Converts an AnnData object to PyTorch DataLoader.

Parameters:

Name	Type	Description	Default
`adata`	`AnnData`	The input AnnData object.	required

Returns:

Name	Type	Description
`tuple`		Train DataLoader, validation DataLoader (if `train_frac < 1.0`), and data structure.

`compute_embedding_and_knn(emb_key='X_pca')`

Constructs a k-NN graph based on existing embedding or PCA (of not exist, compute automatically).

Parameters:

Name	Type	Description	Default
`emb_key`	`str`	Key for embedding basis.
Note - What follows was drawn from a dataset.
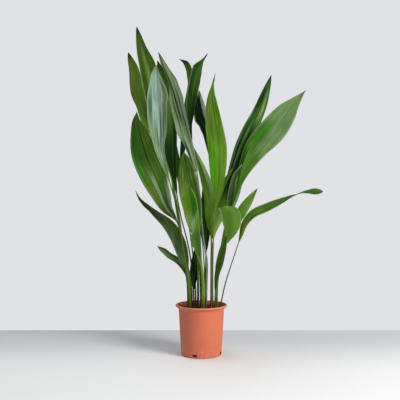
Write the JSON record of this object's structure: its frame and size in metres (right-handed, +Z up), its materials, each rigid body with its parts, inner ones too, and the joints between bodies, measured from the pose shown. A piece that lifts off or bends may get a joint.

Defaults to 'X_pca'.	`'X_pca'`

`ChunkLoader`

A class for handling large datasets in chunks for efficient training.

This class manages chunk-based data loading for large single-cell datasets, allowing training in smaller subsets without loading the entire dataset into memory.

Attributes:

Name	Type	Description
`adata`	`AnnData`	The annotated data matrix.
`input_layer_key`	`str`	Key for the input layer in `adata`.
`domain_key`	`str`	Key for domain labels in `adata.obs`.
`class_key`	`str`	Key for class labels in `adata.obs`.
`covariate_keys`	`list`	List of keys for covariates in `adata.obs`.
`chunk_size`	`int`	The number of samples per chunk.
`batch_size`	`int`	The batch size used for training.
`train_frac`	`float`	Fraction of data to be used for training.
`sampler_mode`	`str`	Mode for sampling (e.g., 'domain').
`sampler_knn`	`int`	Number of nearest neighbors for k-NN-based sampling.
`emb_key`	`str`	Key for embedding space used in sampling.
`use_faiss`	`bool`	Whether to use FAISS for k-NN computation.
`use_ivf`	`bool`	Whether to use an IVF FAISS index.
`ivf_nprobe`	`int`	Number of probes for IVF FAISS index.
`class_weights`	`dict`	Weights for balancing class sampling.
`p_intra_knn`	`float`	Probability of sampling within k-NN.
`p_intra_domain`	`float`	Probability of sampling within the same domain.
`p_intra_class`	`float`	Probability of sampling within the same class.
`drop_last`	`bool`	Whether to drop the last batch if it is smaller than batch_size.
`preprocess`	`callable`	Preprocessing function to apply to the dataset.
`device`	`device`	Device on which to load data (CPU or CUDA).
`total_samples`	`int`	Total number of samples in the dataset.
`num_chunks`	`int`	Number of chunks required to load the full dataset.
`indices`	`ndarray`	Array of shuffled indices for chunking.
`data_structure`	`list`	Structure of the dataset.

Methods:

Name	Description
`__len__`	Returns the number of chunks.
`_shuffle_indices`	Randomly shuffles dataset indices.
`_load_chunk`	Loads a specific chunk of data.
`__iter__`	Initializes the chunk iterator.
`__next__`	Retrieves the next chunk of data.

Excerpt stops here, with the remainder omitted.